EDIT: nogard has kindly pointed out that this implementation of the model makes it quite complicated and showed me that what I'm asking for is pointless since a good implementation will not have this problem. Thread pools are the way to go in order to implement this properly. Also, I should be using an std::atomic instead of a normal boolean for worker_done (Thanks Jarod42).
#include <iostream>
#include <sstream>
#include <string>
#include <thread>
#include <mutex>
#include <queue>
#include <condition_variable>
//To sleep
#include <unistd.h>
struct Task
{
int taskID;
};
typedef struct Task task;
//cout mutex
std::mutex printstream_accessor;
//queue related objects
std::queue<task> taskList;
std::mutex queue_accessor;
std::condition_variable cv;
//worker flag
bool worker_done = false;
//It is acceptable to call this on a lock only if you poll - you will get an inaccurate answer otherwise
//Will return true if the queue is empty, false if not
bool task_delegation_eligible()
{
return taskList.empty();
}
//Thread safe cout function
void safe_cout(std::string input)
{
// Apply a stream lock and state the calling thread information then print the input
std::unique_lock<std::mutex> cout_lock(printstream_accessor);
std::cout << "Thread:" << std::this_thread::get_id() << " " << input << std::endl;
}//cout_lock destroyed, therefore printstream_accessor mutex is unlocked
void worker_thread()
{
safe_cout("worker_thread() initialized");
while (!worker_done)
{
task getTask;
{
std::unique_lock<std::mutex> q_lock(queue_accessor);
cv.wait(q_lock,
[]
{ //predicate that will check if available
//using a lambda function to apply the ! operator
if (worker_done)
return true;
return !task_delegation_eligible();
}
);
if (!worker_done)
{
//Remove task from the queue
getTask = taskList.front();
taskList.pop();
}
}
if (!worker_done)
{
//process task
std::string statement = "Processing TaskID:";
std::stringstream convert;
convert << getTask.taskID;
statement += convert.str();
//print task information
safe_cout(statement);
//"process" task
usleep(5000);
}
}
}
/**
* master_thread():
* This thread is responsible for creating task objects and pushing them onto the queue
* After this, it will notify all other threads who are waiting to consume data
*/
void master_thread()
{
safe_cout("master_thread() initialized");
for (int i = 0; i < 10; i++)
{
//Following 2 lines needed if you want to don't want this thread to bombard the queue with tasks before processing of a task can be done
while (!task_delegation_eligible() ) //task_eligible() is true IFF queue is empty
std::this_thread::yield(); //yield execution to other threads (if there are tasks on the queue)
//create a new task
task newTask;
newTask.taskID = (i+1);
//lock the queue then push
{
std::unique_lock<std::mutex> q_lock(queue_accessor);
taskList.push(newTask);
}//unique_lock destroyed here
cv.notify_one();
}
safe_cout("master_thread() complete");
}
int main(void)
{
std::thread MASTER_THREAD(master_thread); //create a thread object named MASTER_THREAD and have it run the function master_thread()

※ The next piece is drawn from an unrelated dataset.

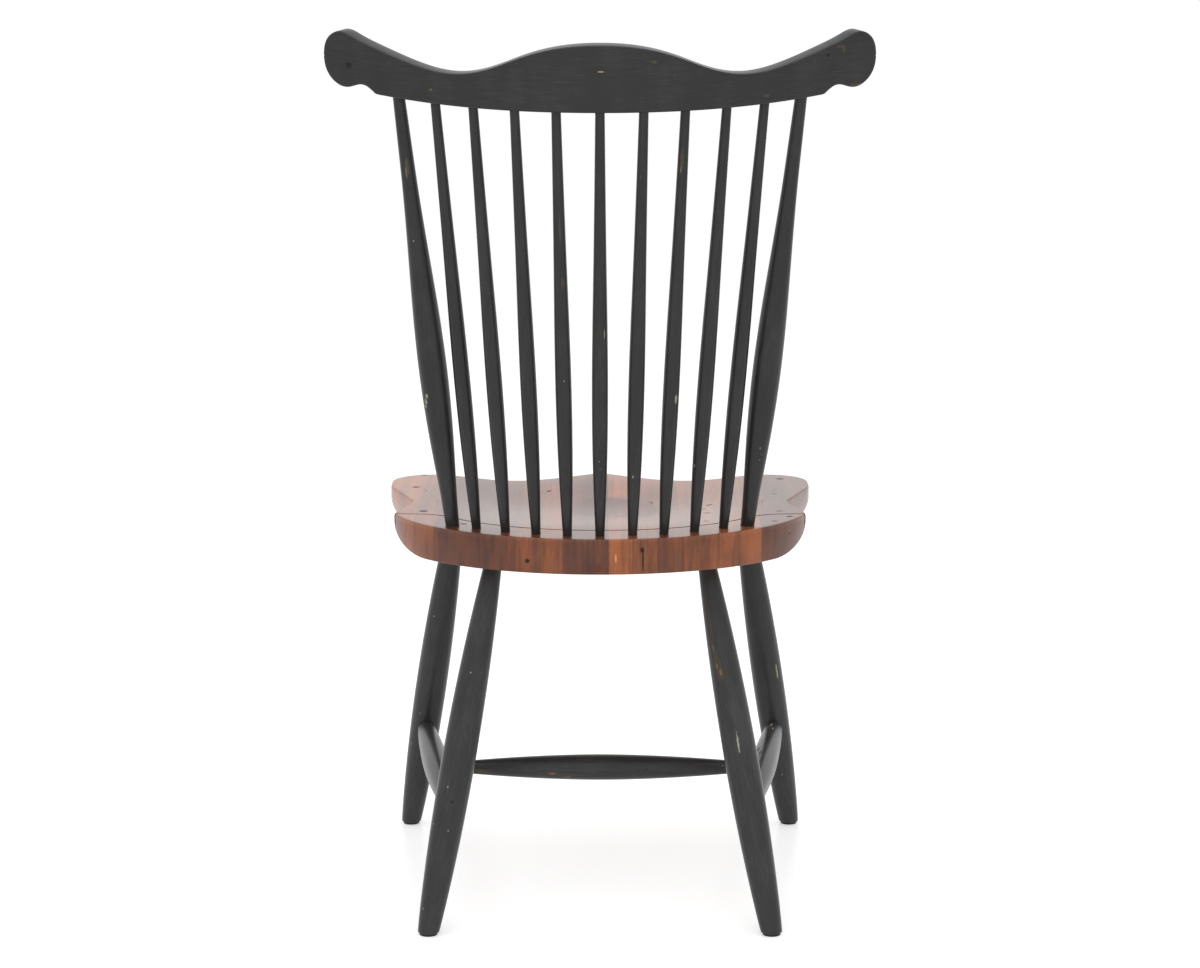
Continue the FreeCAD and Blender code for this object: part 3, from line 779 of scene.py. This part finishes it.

std::thread WORKER_THREAD_1(worker_thread);
std::thread WORKER_THREAD_2(worker_thread);
std::thread WORKER_THREAD_3(worker_thread);
MASTER_THREAD.join();
//wait for the queue tasks to finish
while (!task_delegation_eligible()); //wait if the queue is full
/**
* Following 2 lines
* Terminate worker threads => this doesn't work as expected.
* The model is fine as long as you don't try to stop the worker
* threads like this as it might skip a task, however this program
* will terminate
*/
worker_done = true;
cv.notify_all();
WORKER_THREAD_1.join();
WORKER_THREAD_2.join();
WORKER_THREAD_3.join();
return 0;
}
Thanks a lot
There is visibility issue in your program: the change of worker_done flag made in one thread might not be observed by worker thread. In order to guarantee that the results of one action are observable to a second action, then you have to use some form of synchronization to make sure that the second thread sees what the first thread did.
To fix this issue you can use atomic as proposed by Jarod42.
If you do this program for practicing it's fine, but for the real applications you could profit from existing thread pool, which would greatly simplify your code.